Instructions to follow: Restate the complete material exactly.

========================================================================

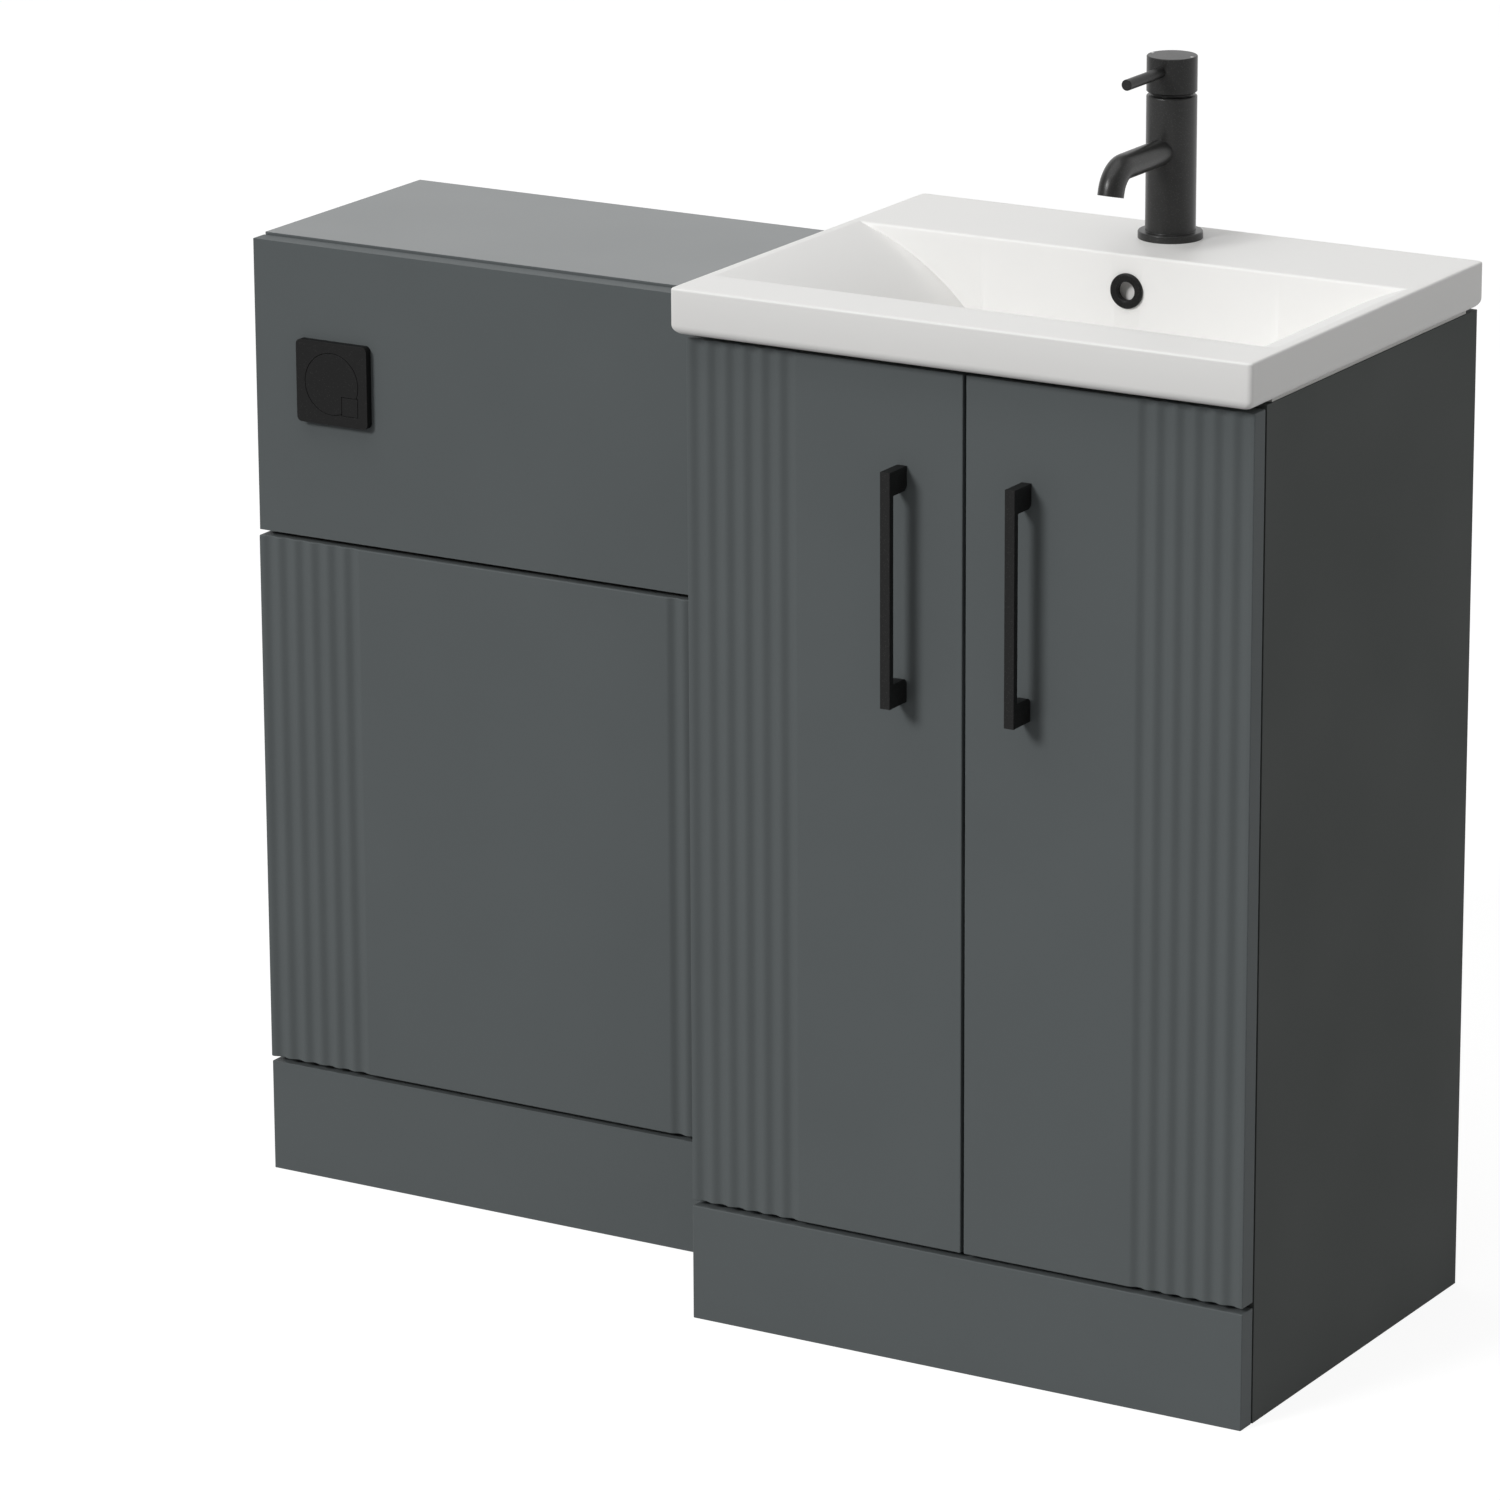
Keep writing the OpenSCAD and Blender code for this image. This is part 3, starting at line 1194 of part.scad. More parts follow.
wc_left_side();
wc_right_side();
wc_worktop();
wc_fascia();
wc_lower_panel();
wc_plinth();
wc_front_rails();
wc_rear_rails();
wc_panel_studs();
worktop_pegs();
cistern_tank();
cistern_lid();
cistern_screws();
fill_valve();
fill_valve_nut();
fill_float();
flush_valve_body();
flush_valve_core();
flush_pipe();
flush_pipe_nut();
air_tubes();
flush_plate();
full_flush_button();
half_flush_button();
button_housing();
button_nut();
van_left_side();
van_right_side();
van_base();
van_shelf();
shelf_pins();
van_rails();
van_plinth();
plinth_blocks();
left_door();
right_door();
left_handle();
right_handle();
left_handle_screws();
right_handle_screws();
left_hinge_cups();
right_hinge_cups();
left_hinge_plates();
right_hinge_plates();
door_bumpers();
basin();
basin_seal();
overflow_ring();
waste_body();
waste_plug();
waste_nut();
bottle_trap();
trap_pipe();
tap_body();
tap_aerator();
tap_stem();
tap_head();
tap_pivot_pin();
tap_lever();
tap_fixing();
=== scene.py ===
"""Looks of the toilet and basin combination unit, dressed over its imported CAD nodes. Metres, +Z up."""

import json
from math import cos, pi, radians, sin, tan

import bmesh
import bpy
import numpy as np
from mathutils import Matrix, Vector


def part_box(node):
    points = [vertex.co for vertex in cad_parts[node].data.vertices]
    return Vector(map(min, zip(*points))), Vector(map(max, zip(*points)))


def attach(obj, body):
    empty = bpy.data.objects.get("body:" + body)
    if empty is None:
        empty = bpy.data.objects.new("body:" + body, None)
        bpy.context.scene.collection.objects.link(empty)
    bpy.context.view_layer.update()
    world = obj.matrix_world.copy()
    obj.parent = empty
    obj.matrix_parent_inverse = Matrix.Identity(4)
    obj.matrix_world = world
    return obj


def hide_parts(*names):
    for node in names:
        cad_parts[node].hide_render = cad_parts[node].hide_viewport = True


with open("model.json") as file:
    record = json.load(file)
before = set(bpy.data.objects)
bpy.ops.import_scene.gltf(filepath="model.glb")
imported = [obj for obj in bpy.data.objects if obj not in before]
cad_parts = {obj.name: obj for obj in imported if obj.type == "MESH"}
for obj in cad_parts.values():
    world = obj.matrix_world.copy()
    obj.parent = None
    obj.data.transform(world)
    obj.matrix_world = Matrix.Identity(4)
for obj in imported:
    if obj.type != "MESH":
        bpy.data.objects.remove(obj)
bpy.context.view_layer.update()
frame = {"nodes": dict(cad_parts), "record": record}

MM = 0.001
NODE_SLOT = {part["node"]: part["material_slot"] for part in frame["record"]["subparts"]}
NODE_BODY = {
    node: body for body, nodes in frame["record"]["behaviour"]["bodies"].items() for node in nodes
}


# ---------- building nodes ----------


def put(tree, kind, values=None, **settings):
    """Adds a node to a tree, with its settings, and its inputs as values or as links."""
    node = tree.nodes.new(kind)
    for key, value in settings.items():
        setattr(node, key, value)
    for key, value in (values or {}).items():
        if isinstance(value, bpy.types.NodeSocket):
            tree.links.new(value, node.inputs[key])
        else:
            node.inputs[key].default_value = value
    return node


def calc(tree, operation, a, b=0.0, c=0.0):
    return put(tree, "ShaderNodeMath", {0: a, 1: b, 2: c}, operation=operation).outputs[0]


def times(tree, a, b):
    return calc(tree, "MULTIPLY", a, b)


def minus(tree, a, b):
    return calc(tree, "SUBTRACT", a, b)


def spot_of(tree):
    """Where the shaded point is on its object."""
    return put(tree, "ShaderNodeTexCoord").outputs["Object"]


def ramp(tree, value, start, end, low=0.0, high=1.0):
    """Goes from low to high as the value goes from start to end, and stays there."""
    values = {"Value": value, "From Min": start, "From Max": end, "To Min": low, "To Max": high}
    return put(tree, "ShaderNodeMapRange", values).outputs[0]


def noise(tree, where, scale, detail, rough=0.5):
    values = {"Vector": where, "Scale": scale, "Detail": detail, "Roughness": rough}
    return put(tree, "ShaderNodeTexNoise", values).outputs["Fac"]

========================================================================

Solution to this exercise:
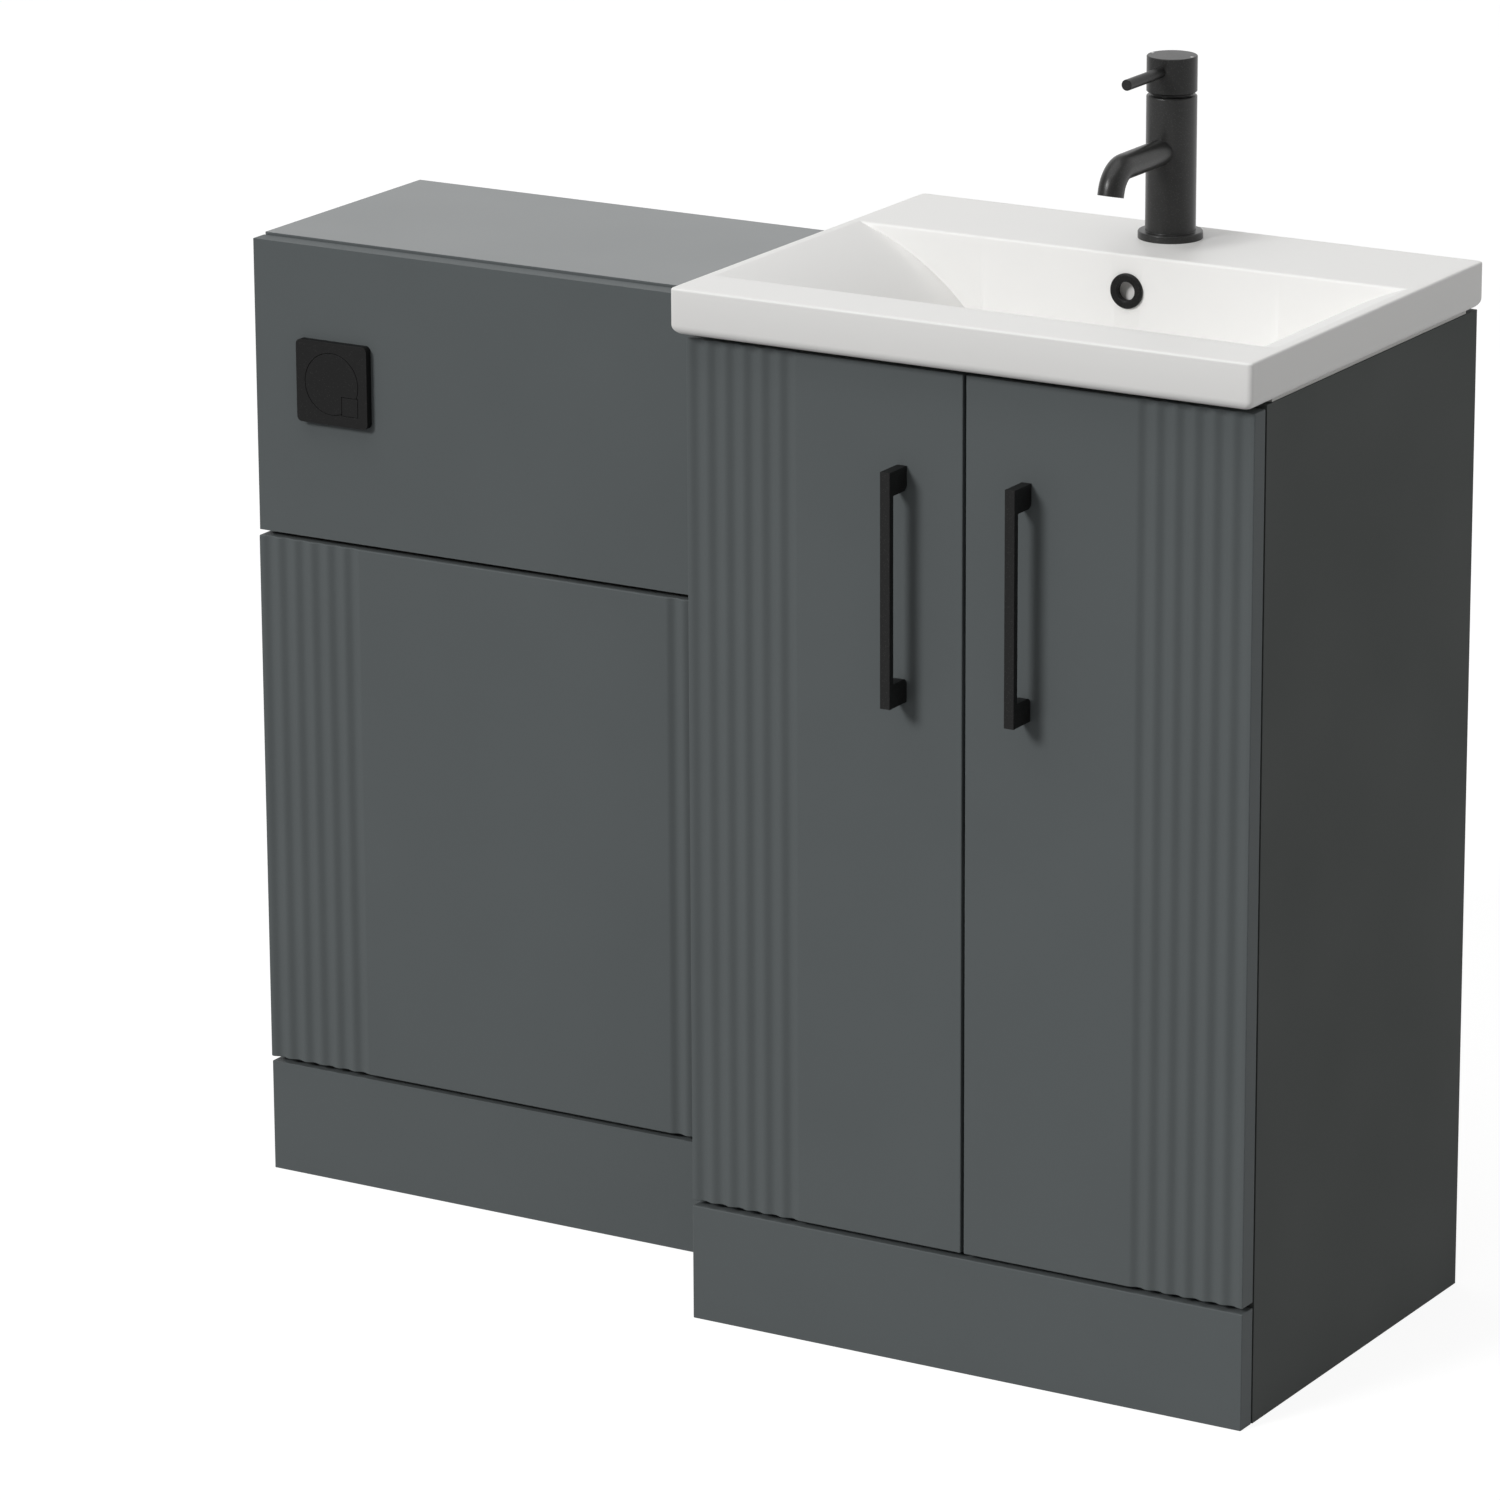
Keep writing the OpenSCAD and Blender code for this image. This is part 3, starting at line 1194 of part.scad. More parts follow.
wc_left_side();
wc_right_side();
wc_worktop();
wc_fascia();
wc_lower_panel();
wc_plinth();
wc_front_rails();
wc_rear_rails();
wc_panel_studs();
worktop_pegs();
cistern_tank();
cistern_lid();
cistern_screws();
fill_valve();
fill_valve_nut();
fill_float();
flush_valve_body();
flush_valve_core();
flush_pipe();
flush_pipe_nut();
air_tubes();
flush_plate();
full_flush_button();
half_flush_button();
button_housing();
button_nut();
van_left_side();
van_right_side();
van_base();
van_shelf();
shelf_pins();
van_rails();
van_plinth();
plinth_blocks();
left_door();
right_door();
left_handle();
right_handle();
left_handle_screws();
right_handle_screws();
left_hinge_cups();
right_hinge_cups();
left_hinge_plates();
right_hinge_plates();
door_bumpers();
basin();
basin_seal();
overflow_ring();
waste_body();
waste_plug();
waste_nut();
bottle_trap();
trap_pipe();
tap_body();
tap_aerator();
tap_stem();
tap_head();
tap_pivot_pin();
tap_lever();
tap_fixing();
=== scene.py ===
"""Looks of the toilet and basin combination unit, dressed over its imported CAD nodes. Metres, +Z up."""

import json
from math import cos, pi, radians, sin, tan

import bmesh
import bpy
import numpy as np
from mathutils import Matrix, Vector


def part_box(node):
    points = [vertex.co for vertex in cad_parts[node].data.vertices]
    return Vector(map(min, zip(*points))), Vector(map(max, zip(*points)))


def attach(obj, body):
    empty = bpy.data.objects.get("body:" + body)
    if empty is None:
        empty = bpy.data.objects.new("body:" + body, None)
        bpy.context.scene.collection.objects.link(empty)
    bpy.context.view_layer.update()
    world = obj.matrix_world.copy()
    obj.parent = empty
    obj.matrix_parent_inverse = Matrix.Identity(4)
    obj.matrix_world = world
    return obj


def hide_parts(*names):
    for node in names:
        cad_parts[node].hide_render = cad_parts[node].hide_viewport = True


with open("model.json") as file:
    record = json.load(file)
before = set(bpy.data.objects)
bpy.ops.import_scene.gltf(filepath="model.glb")
imported = [obj for obj in bpy.data.objects if obj not in before]
cad_parts = {obj.name: obj for obj in imported if obj.type == "MESH"}
for obj in cad_parts.values():
    world = obj.matrix_world.copy()
    obj.parent = None
    obj.data.transform(world)
    obj.matrix_world = Matrix.Identity(4)
for obj in imported:
    if obj.type != "MESH":
        bpy.data.objects.remove(obj)
bpy.context.view_layer.update()
frame = {"nodes": dict(cad_parts), "record": record}

MM = 0.001
NODE_SLOT = {part["node"]: part["material_slot"] for part in frame["record"]["subparts"]}
NODE_BODY = {
    node: body for body, nodes in frame["record"]["behaviour"]["bodies"].items() for node in nodes
}


# ---------- building nodes ----------


def put(tree, kind, values=None, **settings):
    """Adds a node to a tree, with its settings, and its inputs as values or as links."""
    node = tree.nodes.new(kind)
    for key, value in settings.items():
        setattr(node, key, value)
    for key, value in (values or {}).items():
        if isinstance(value, bpy.types.NodeSocket):
            tree.links.new(value, node.inputs[key])
        else:
            node.inputs[key].default_value = value
    return node


def calc(tree, operation, a, b=0.0, c=0.0):
    return put(tree, "ShaderNodeMath", {0: a, 1: b, 2: c}, operation=operation).outputs[0]


def times(tree, a, b):
    return calc(tree, "MULTIPLY", a, b)


def minus(tree, a, b):
    return calc(tree, "SUBTRACT", a, b)


def spot_of(tree):
    """Where the shaded point is on its object."""
    return put(tree, "ShaderNodeTexCoord").outputs["Object"]


def ramp(tree, value, start, end, low=0.0, high=1.0):
    """Goes from low to high as the value goes from start to end, and stays there."""
    values = {"Value": value, "From Min": start, "From Max": end, "To Min": low, "To Max": high}
    return put(tree, "ShaderNodeMapRange", values).outputs[0]


def noise(tree, where, scale, detail, rough=0.5):
    values = {"Vector": where, "Scale": scale, "Detail": detail, "Roughness": rough}
    return put(tree, "ShaderNodeTexNoise", values).outputs["Fac"]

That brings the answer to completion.